During the last five years, the struggles of Bolivia’s
indigenous community against government corruption and
globalization have garnered unprecedented visibility for the
nation around the world. As an aid worker living in Bolivia,
Powers did not just witness the change; he was immersed in the
action, forced to juggle the country’s internal conflict with
his environmental organization’s mission of saving the rain
forest. By “thinking locally and acting globally,” he forges a
delicate partnership with Indians and multinational energy
corporations to designate a swath of the Amazon forest for
absorbing greenhouse gases. While matters of politics and the
environment provide the framework for the book, much of the
story is focused on the friendships he builds through genuine
curiosity and emotion as he attempts to truly understand the
needs of the people around him.
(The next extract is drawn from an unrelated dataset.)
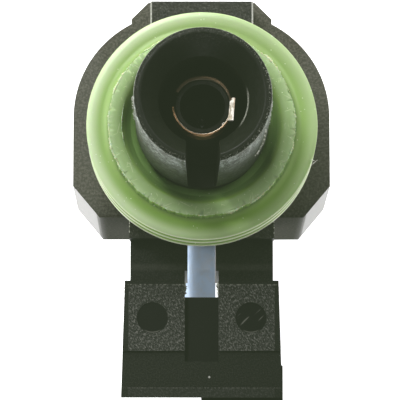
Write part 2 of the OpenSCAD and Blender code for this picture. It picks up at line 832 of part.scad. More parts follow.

What results is a deeply
personal and informative chronicle of Powers’s ambitions, the
Indians’ ambitions and perhaps most importantly in a country
as physically diverse and dramatic as Bolivia, nature’s
ambitions. Although more background on Bolivia would have been
helpful, the book succeeds in using the country’s recent
history to reveal how the worldwide battle for increased
economic equality and environmental conservation operates
locally.
—Publishers Weekly
Powers wrote about his experiences helping manage sustainable
development projects in Liberia in
Blue Clay People (2005) and now presents a piquant
and provocative report on his work with Bolivia’s largest
conservation organization. Writing with self-deprecating humor
and fluid understanding of the complex dynamics at work in
this persistently poor land, Powers exposes the environmental
and cultural destruction wrought by multinationals and the
corresponding–and quite remarkable–uprisings of Bolivia’s
indigenous peoples in defense of the rain forests, their
physical and spiritual home and the habitat for endangered
species. Bolivia is the site of the world’s largest Kyoto
Protocol rain-forest experiment and pioneering debt-for-nature
and carbon-credit projects, and Powers is keenly sensitive to
the realities, possibilities, and paradoxes inherent in
Bolivia’s revolutionary politics and environmental
innovations. By profiling a courageous and pragmatic Indian
activist, tracking complicated disputes over land ownership
and use, and detailing such green endeavors as “eco-wood”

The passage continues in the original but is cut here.